The first respondent (Industro-Clean (Pty) Ltd) held 80% of shares in the second respondent (Industro-Clean (North West) (Pty) Ltd), which had an exclusive right to market certain products in the North-West region. The first appellant was the sole director of the second respondent from January 2002 to 19 March 2003. During this period, he breached his fiduciary duties by allowing the second respondent to sell goods purchased on credit from the first respondent at cost price to the third appellant (a close corporation of which the second appellant, his wife, was sole member), so that the third appellant could profit from on-selling them in direct competition with the second respondent. This resulted in secret profits of R148,665.92 to the first appellant indirectly. The trading account balance between the respondents increased by R572,507.98 during the period 1 March 2002 to 19 March 2003. The second respondent had been technically insolvent since 1999 but continued trading because the first respondent subordinated its claim to other creditors and extended credit. The first respondent brought a claim under s 424 of the Companies Act 61 of 1973 seeking to hold the appellants personally liable for the increased debt of R572,507.98.
The appeal succeeded with costs. The order made by the trial court in respect of Claim A (declaring the appellants personally liable for R572,507.98 under s 424) was set aside and replaced with an order dismissing Claim A.
When a court is asked to exercise its discretion under s 424 of the Companies Act 61 of 1973 to declare a director personally liable for company debts arising from fraudulent or reckless conduct, it must be satisfied on the evidence that it is just and equitable to do so. Although strict proof of causation between the fraudulent conduct and the specific debt is not required, the absence of any connection between the conduct and the debt is a material factor in the exercise of the discretion. Where a creditor seeks a declaration of personal liability for debts on a running account that increased during a period of fraudulent conduct, evidence must be led as to why the increase occurred and whether it was related to the fraudulent conduct, particularly where damages have already been awarded to compensate for the harm caused by the specific fraudulent acts. Section 424 is not intended to create joint and several liability between directors and companies merely to provide creditors with additional debtors, but rather to protect creditors from harm caused by the fraudulent or reckless conduct of the company's business.
Harms JA observed that s 424 of the Companies Act 61 of 1973 and s 64 of the Close Corporations Act 69 of 1984 are for all intents and purposes identical as far as the underlying philosophy is concerned, and the difference in wording (particularly the inclusion of 'or otherwise' in s 424) is of no consequence for present purposes. He noted that the qualification in L & P Plant Hire regarding the possible exclusion of fraud cases was unnecessary, as there is no difference in the provision between cases of fraud and other wrongdoings for purposes of liability (though fraud may be a material consideration when exercising the ultimate discretion). Harms JA also provided a hypothetical example to illustrate that causation must play some role: if a company incurs a debt while conducting business fraudulently but pays that debt, and later incurs a different debt while conducting business properly but cannot pay it due to other circumstances, a creditor would not be entitled to rely on s 424 regarding the later debt. Farlam JA observed that the section is wide enough to cover a declaration of personal liability for debts incurred after the period of offending conduct where new debts replace old debts incurred during the period because the balance on a running account does not decrease, though this would still require the court to be satisfied that such an order is just and equitable.

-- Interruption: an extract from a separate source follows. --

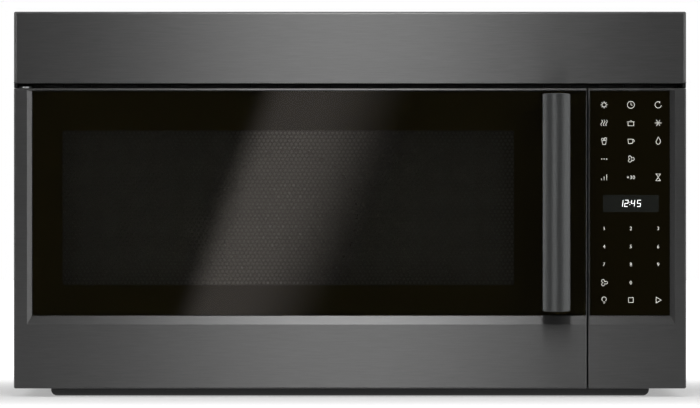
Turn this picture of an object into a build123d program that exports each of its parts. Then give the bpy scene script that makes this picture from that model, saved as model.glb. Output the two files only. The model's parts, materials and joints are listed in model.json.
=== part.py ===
"""Over the range microwave oven with convection, hood fan and charcoal filtering.

Frame: +X to the right as the cook sees it, the front faces -Y, +Z up. Millimetres.
The origin is under the middle of the whole oven, on the face it stands on.
"""

from build123d import *
import math
import os

# ---------------------------------------------------------------- whole oven
overall_width = 760.4
handle_projection = 42.0
door_thickness = 37.0
door_running_gap = 1.0
cabinet_depth = 374.0
wall_plate_depth = 4.0
pan_drop = 9.2
door_height = 339.5
vent_gap = 5.8
vent_panel_height = 81.0
control_width = 111.0
split_gap = 1.2
sheet = 1.0
fit = 0.3
running = 0.05

# ---------------------------------------------------------------- front skins
skirt_depth = 22.0
skirt_wall = 1.2
face_plate = 4.5
glass_recess = 3.0
side_band = 14.8
side_bevel = 5.4
bottom_band = 72.4
bottom_bevel = 9.7
top_strip = 2.2
control_strip = 1.6
control_band = 12.4
edge_round = 1.4
corner_round = 2.0
vent_top_round = 3.0
glass_gap = 0.9
door_glass_thickness = 3.0
control_glass_thickness = 3.0

# ---------------------------------------------------------------- door
liner_lip = 3.0
liner_wall = 2.5
liner_wall_to_choke = 0.5
window_left_margin = 54.6
window_right_margin = 82.3
window_low_margin = 116.8
window_top_margin = 47.6
window_view = 8.0
choke_overlap = 14.0
choke_depth = 20.0
choke_channel = 14.0
screen_depth = 5.0
screen_thickness = 0.6
screen_margin = 6.0
inner_pane_thickness = 2.0
choke_cover_thickness = 1.6
hinge_from_side = 11.8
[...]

This case clarifies the application of s 424 of the Companies Act 61 of 1973, establishing that courts must exercise their discretion judicially when declaring directors personally liable for company debts. It confirms that while strict causation need not be proven, some connection between the fraudulent/reckless conduct and the debt claimed is a relevant factor in determining whether it is just and equitable to make a declaration of personal liability. The judgment emphasizes that s 424 is not intended to create co-debtors for creditors but rather to protect creditors from harm caused by fraudulent or reckless conduct. It aligns the interpretation of s 424 with s 64 of the Close Corporations Act as interpreted in L & P Plant Hire v Bosch, requiring creditors to demonstrate that the company's inability to pay the specific debt is related to the impugned conduct. The case also establishes that where damages have already been awarded for breach of fiduciary duty, this must be taken into account when considering whether to make a further declaration under s 424 to avoid double recovery.